## EXERCISE REQUIREMENTS
From the first line of the data through the line containing "are in millimetres.", return each line exactly.

-.-.-

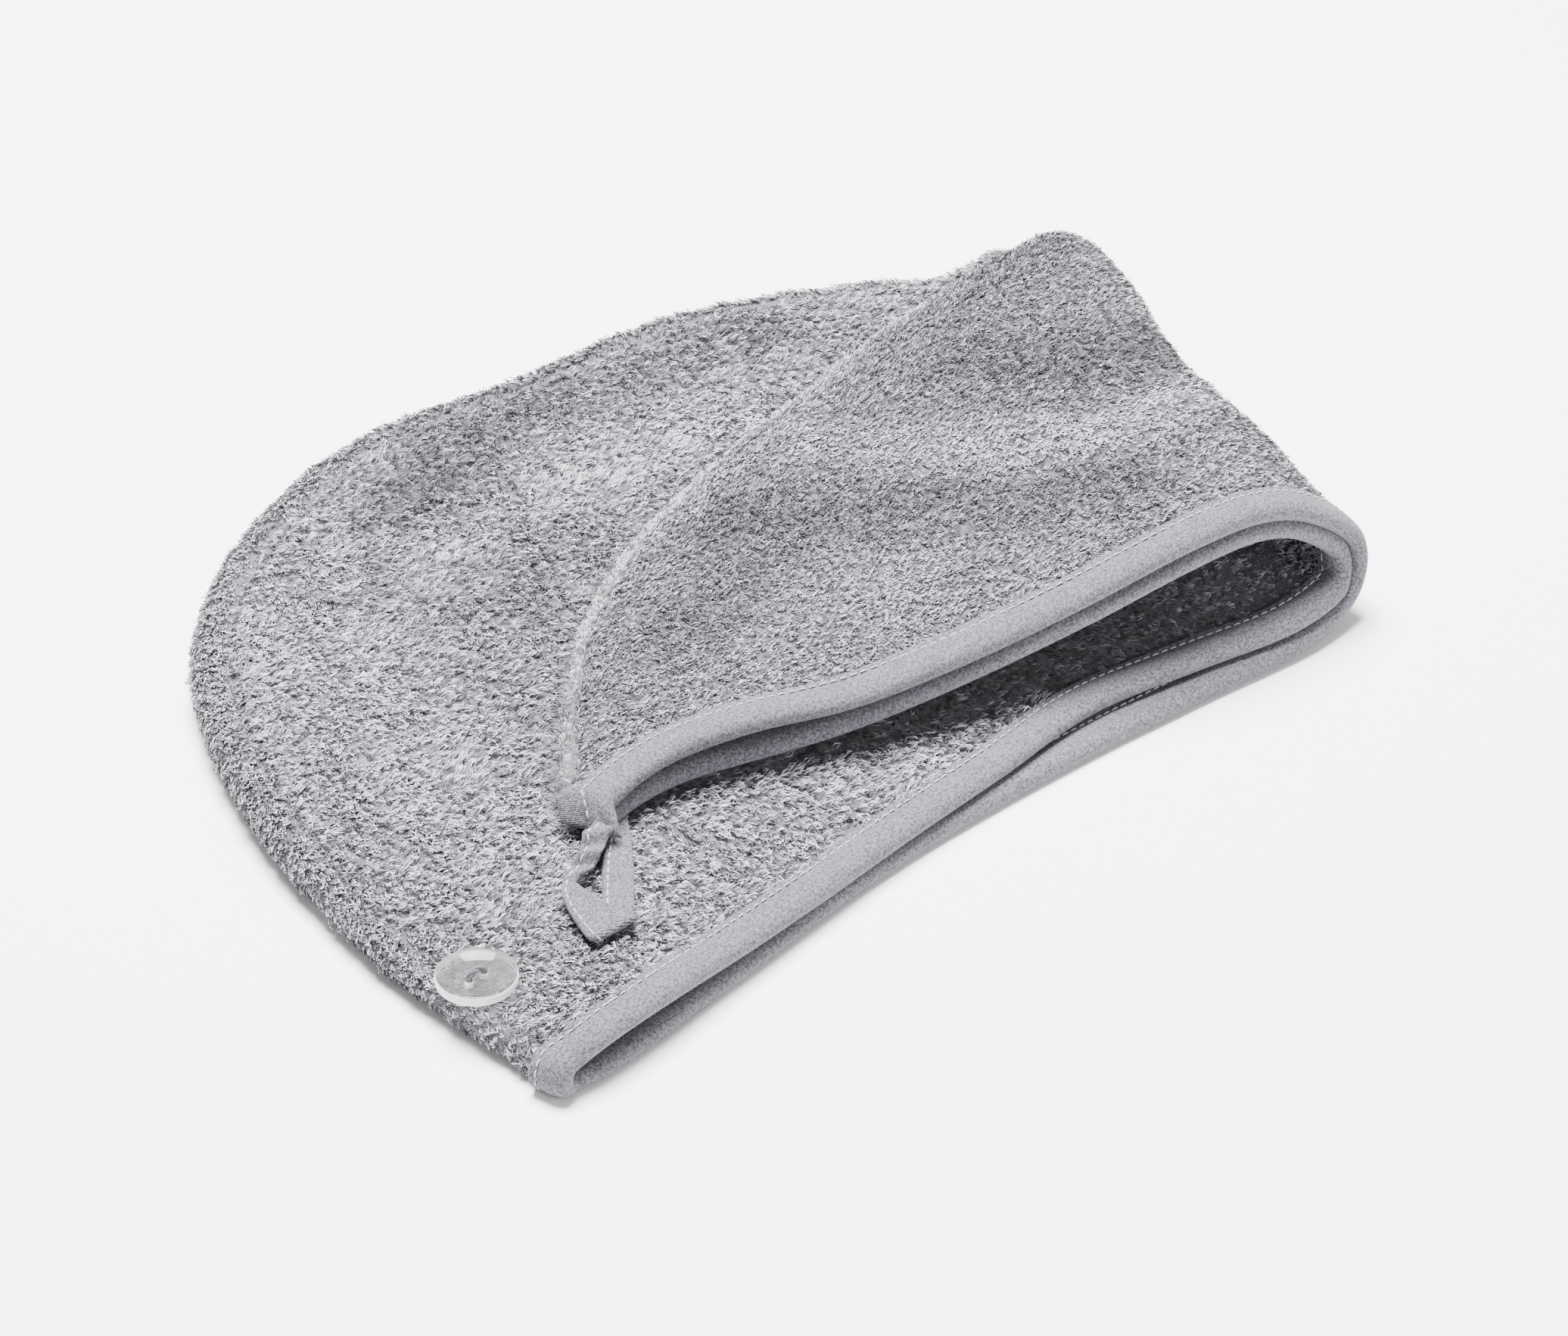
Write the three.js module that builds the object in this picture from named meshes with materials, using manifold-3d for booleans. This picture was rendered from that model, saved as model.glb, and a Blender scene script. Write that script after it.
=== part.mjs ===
import * as THREE from "three";
import Module from "manifold-3d";
import { mergeVertices } from "three/addons/utils/BufferGeometryUtils.js";

// A hair turban towel laid flat with its long tail folded back over the hood.
// X runs along the mouth from the button corner to the fold, Y from the mouth to
// the crown seam, Z up. All lengths are in millimetres.

// The towel as it lies
const lyingLength = 375;
const lyingWidth = 270;
const foldRise = 22;
const layerHollow = 10;
const mouthOpening = 5.2;
const upperInset = 9;
const edgeRoll = 18;

// Shares that shape the layers: of the way to the seam where the hollow is full, of the
// free span that the rolled edge may take, and the power that moves the crown seamward
const hollowFullShare = 0.35;
const edgeRollShare = 0.9;
const crownSkew = 1.35;

// Cloth
const terryThickness = 3.2;
const clothGap = 0.3;

// Binding tape
const bindingWidth = 12;
const tapeThickness = 0.8;
const tapeClearance = 0.4;
const bindingSwell = 6;

// Button and its thread
const buttonDiameter = 23;
const buttonThickness = 3;
const buttonDish = 0.9;
const buttonDishDiameter = 17;
const buttonHoleDiameter = 2.6;
const buttonHoleSpacing = 5.4;
const buttonChamferShare = 0.2;
const threadDiameter = 1.6;
const threadArch = 1.9;
const archShoulderShare = 0.85;
const shankLength = 1.2;

// Where the button sits: the section it is on and its share of the way to the seam
const buttonAlong = 1.3;
const buttonAcross = 0.68;

// Button loop
const loopLength = 50;
const loopWidth = 21.5;
const loopTapeWidth = 8.6;
const loopTapeThickness = 1.9;

// Worked out from the sizes above
const bindingThickness = terryThickness + 2 * (tapeClearance + tapeThickness);
const slotDepth = 2 * tapeThickness;
const noseOffset = slotDepth + tapeClearance;
const bindingReach = bindingWidth - noseOffset + 2 * tapeClearance;
const hoodStack = 2 * terryThickness + layerHollow;
const layerRest = tapeClearance + tapeThickness + 2 * clothGap;

// Sections across the two layers, in order from the button corner through the fold
// to the tail's tip. Mouth and seam places are shares of lyingLength and lyingWidth.
// pile is how far the section has climbed from the floor onto the hood; the rises and
// the crown are shares of foldRise, opening of mouthOpening, hollow of layerHollow and
// inset of upperInset.
const sectionColumns = [
  "mouthX", "mouthY", "seamX", "seamY", "pile",
  "mouthRise", "seamRise", "crown", "opening", "hollow", "inset",
];
const sectionRows = [
  [0.000, 0.000, -0.013, 0.059, 0, 0, 0, 0, 0.29, 0.39, 0],
  [0.032, -0.004, -0.016, 0.170, 0, 0, 0, 0, 0.93, 0.5, 0],
  [0.093, 0.000, -0.005, 0.348, 0, 0, 0, 0, 0.93, 0.8, 0],
  [0.173, 0.011, 0.035, 0.567, 0, 0, 0, 0, 0.41, 1, 0],
  [0.267, 0.022, 0.117, 0.789, 0, 0, 0, 0, 0.12, 1, 0],
  [0.373, 0.030, 0.251, 0.944, 0, 0, 0, 0, 0.06, 1, 0.11],
  [0.480, 0.026, 0.427, 1.022, 0, 0, 0, 0, 0.09, 0.9, 0.44],
  [0.587, 0.015, 0.592, 0.992, 0, 0, 0, 0, 0.15, 0.9, 1],
  [0.688, 0.000, 0.765, 0.963, 0, 0, 0, 0, 0.15, 0.9, 0.67],
  [0.789, -0.019, 0.912, 0.860, 0.02, 0.05, 0, 0, 0.12, 0.9, 0.22],
  [0.856, -0.015, 0.967, 0.768, 0.2, 0.12, 0.05, 0.2, 0.1, 0.8, 0],
  [0.867, -0.007, 1.008, 0.696, 0.55, 0.5, 0.35, 0.55, 0.1, 0.7, 0],
  [0.824, 0.011, 0.984, 0.656, 1, 0.64, 0.5, 0.75, 0.1, 0.6, 0],
  [0.771, 0.030, 0.912, 0.663, 1, 0.96, 0.4, 0.78, 0.12, 0.5, 0],
  [0.699, 0.048, 0.813, 0.659, 1, 0.95, 0.44, 0.64, 0.2, 0.4, 0],
  [0.603, 0.085, 0.699, 0.641, 1, 0.59, 0.31, 0.45, 0.23, 0.36, 0],
  [0.507, 0.126, 0.573, 0.619, 1, 0.27, 0.13, 0.36, 0.23, 0.36, 0],
  [0.413, 0.167, 0.459, 0.581, 1, 0.06, 0.03, 0.23, 0.42, 0.4, 0],
  [0.333, 0.207, 0.349, 0.504, 1, 0.01, 0, 0.14, 0.85, 0.44, 0],
  [0.272, 0.233, 0.272, 0.419, 1, 0.01, 0, 0.05, 0.65, 0.4, 0],
  [0.229, 0.237, 0.213, 0.341, 1, 0.02, 0, 0, 0.38, 0.34, 0],
  [0.192, 0.230, 0.176, 0.285, 1, 0, 0, 0, 0.12, 0.3, 0],
];
const foldFirstRow = 9;
const foldLastRow = 13;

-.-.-

## EXERCISE ANSWER
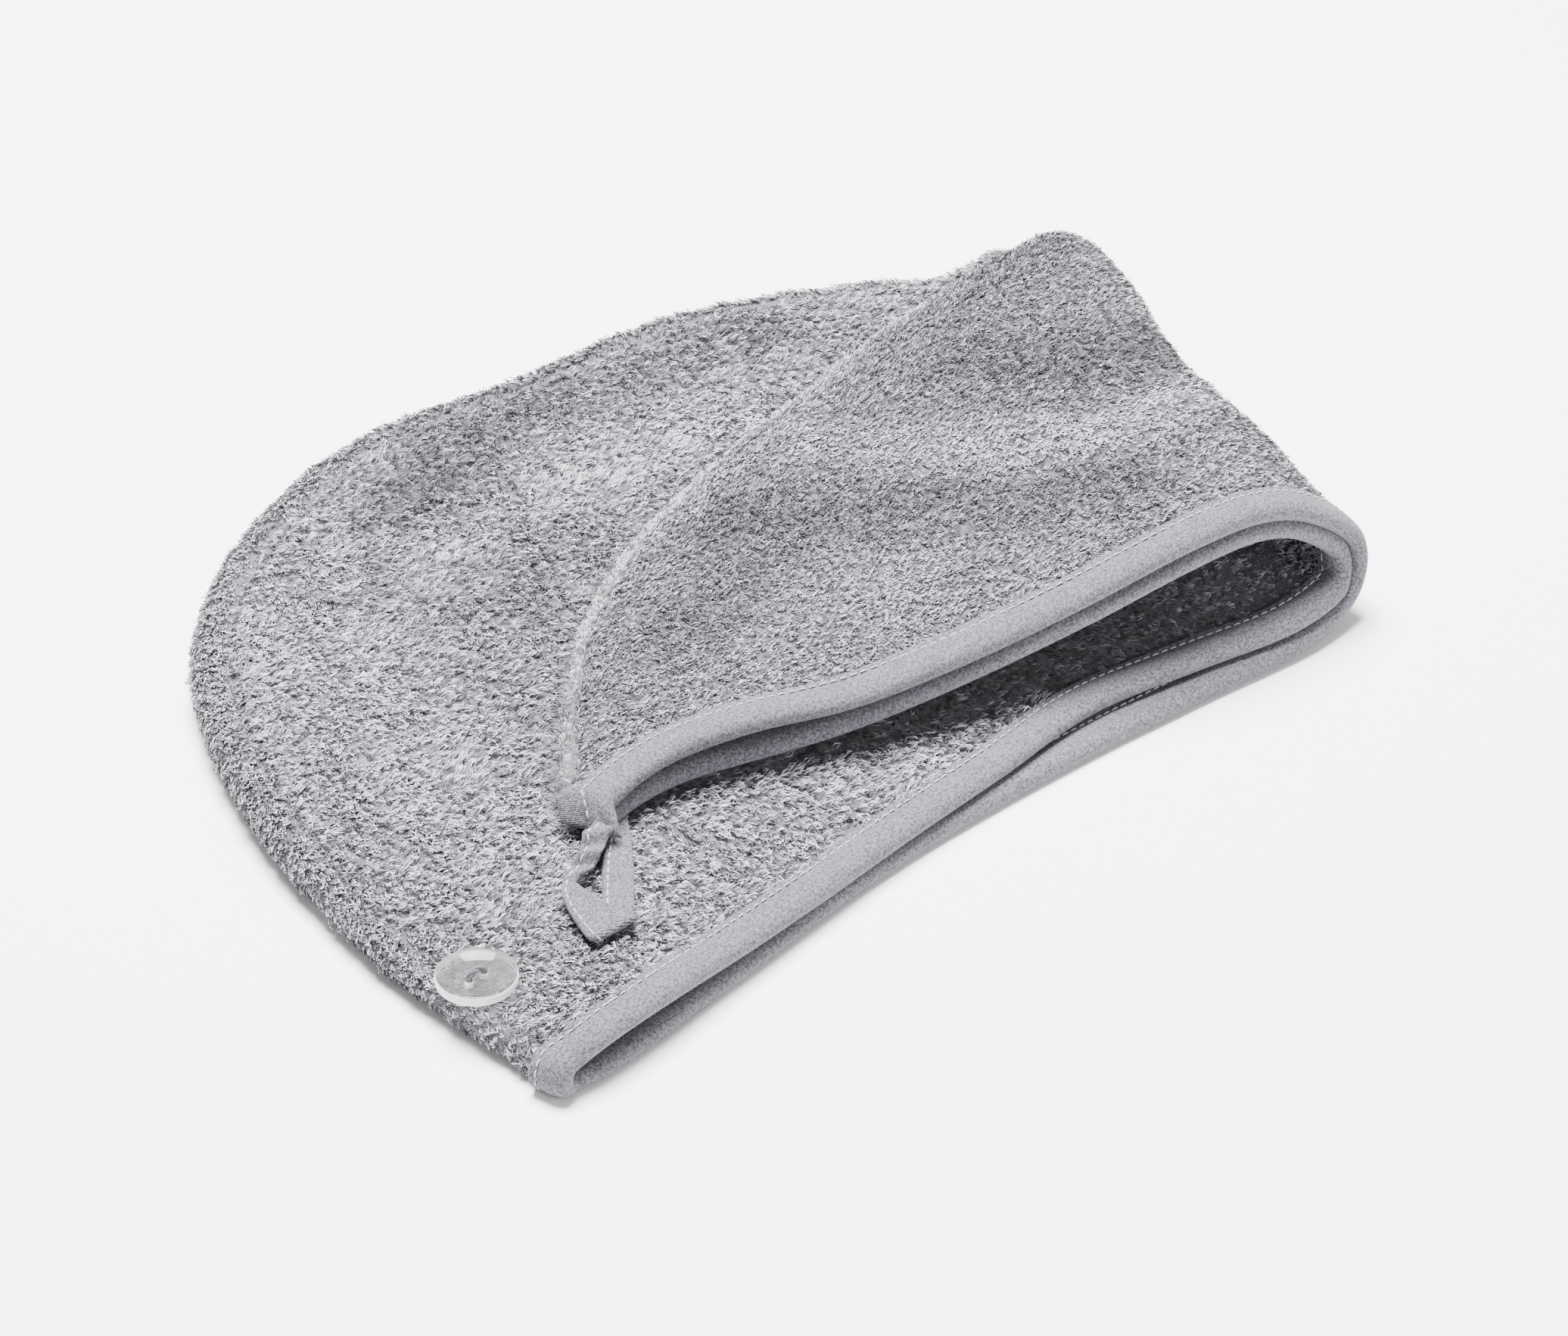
Write the three.js module that builds the object in this picture from named meshes with materials, using manifold-3d for booleans. This picture was rendered from that model, saved as model.glb, and a Blender scene script. Write that script after it.
=== part.mjs ===
import * as THREE from "three";
import Module from "manifold-3d";
import { mergeVertices } from "three/addons/utils/BufferGeometryUtils.js";

// A hair turban towel laid flat with its long tail folded back over the hood.
// X runs along the mouth from the button corner to the fold, Y from the mouth to
// the crown seam, Z up. All lengths are in millimetres.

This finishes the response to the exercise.